Con el pastel convertido en
hallaca se produce un proceso de traslación que supera la codificación
social-cultural y trasciende los diferentes niveles de jerarquía política,
delineando una cocina con personalidad propia. Deja de ser una comida rural
restringida a lo que produce el conuco, como maíz, carnes de ave, cerdo o res,
hojas de plátano, onoto, y la preparación se enriquece con elementos exóticos
traídos de la metrópoli, no tanto para mejorar el sabor del guiso sino para
demostrar que se es más, luego, que se puede comer mejor. ¿Por qué? Porque esos
ingredientes foráneos, contrastantes, lejanos, importados, incorporados casi
hasta la exageración podían ser adquiridos sólo por los más pudientes, las
clases dominantes. El pastel indígena pasa a ser, como lo dice Mario
Briceño-Iragorry, “… la más perfecta expresión del barroquismo culinario de la
Colonia”.
Los dueños de la tierra cuya
riqueza se medía en función de la cantidad de árboles de cacao que poseían,
llamados así los grandes cacaos, la nobleza criolla, los mantuanos, comparten
mesa con los grandes comerciantes, donde el intercambio entre mercaderes y
cosecheros no era sólo de productos españoles y europeos, sino también de
estilos, de ideas, de símbolos.
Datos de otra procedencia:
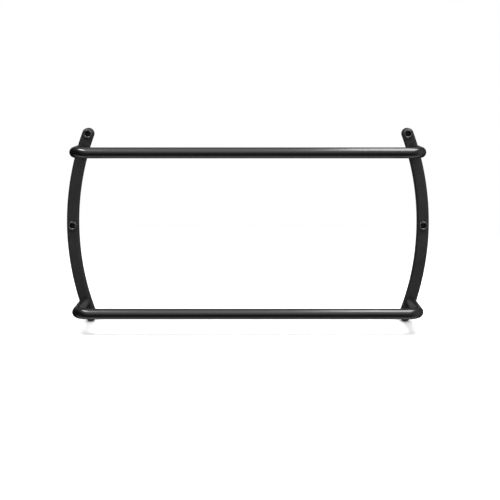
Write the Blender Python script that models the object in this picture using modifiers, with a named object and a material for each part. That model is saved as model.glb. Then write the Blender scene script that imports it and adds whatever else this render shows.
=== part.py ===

Los barcos que salían cargados de cacao de La
Guaira y Puerto Cabello rumbo a Veracruz, Cádiz y Vizcaya, regresaban llenos de
vinos, aceites, harina, aceitunas, pasas, alcaparras, almendras, pimienta,
clavo, canela, etcétera, además de lencería, vestidos, muebles y, obviamente,
esclavos.
Fueron manos femeninas
esclavas las que incorporaron al pastel estos elementos (¿por iniciativa propia
o por indicación de sus señoras?) y la hallaca sube de categoría, asciende
socialmente a la mesa de los grandes señores, deja de ser rural, se hace
cosmopolita en su doble condición americana-europea, exquisita en su
composición, clasista, pero sin renunciar a su condición de alimento nacional,
integrador.
El dominador cautivo de
Carrera Damas no renuncia a ella sino que trata de hacerla suya incorporándole
elementos que les son propios para reafirmar su superioridad pero sin abandonar
la identidad unificadora. Amo y esclavo, señor y siervo, urbano y rural, todos
comparten simbólicamente el mismo alimento pero se diferencian en el contenido,
complejo y abigarrado en unos, más modesto y simple en otros, pero siempre con
el mismo significado. Comemos lo mismo pero no igual porque no somos iguales,
como de había establecido ya en tiempos coloniales. La hallaca se convierte en
expresión de estatus social.
Territorio e ideología
marcan desde sus comienzos la elaboración y consumo de la hallaca,
estableciendo condicionamientos que sólo son superados en el siglo XX cuando
Venezuela deja de ser un país agropecuario, pasa de rural a urbano con la
explotación del petróleo, se impone la ciudad sobre el campo y, finalmente
unificado, administrativa pero no políticamente, entra en la modernidad y
comienza a conocerse y reconocerse a si mismo.
Contenga lo que contenga
cada hallaca según la región, hay una armadura de propiedades que se mantienen
invariables, un código de funciones que les son propias y un mensaje singular,
coincidente, de cohesión, adherencia y continuidad.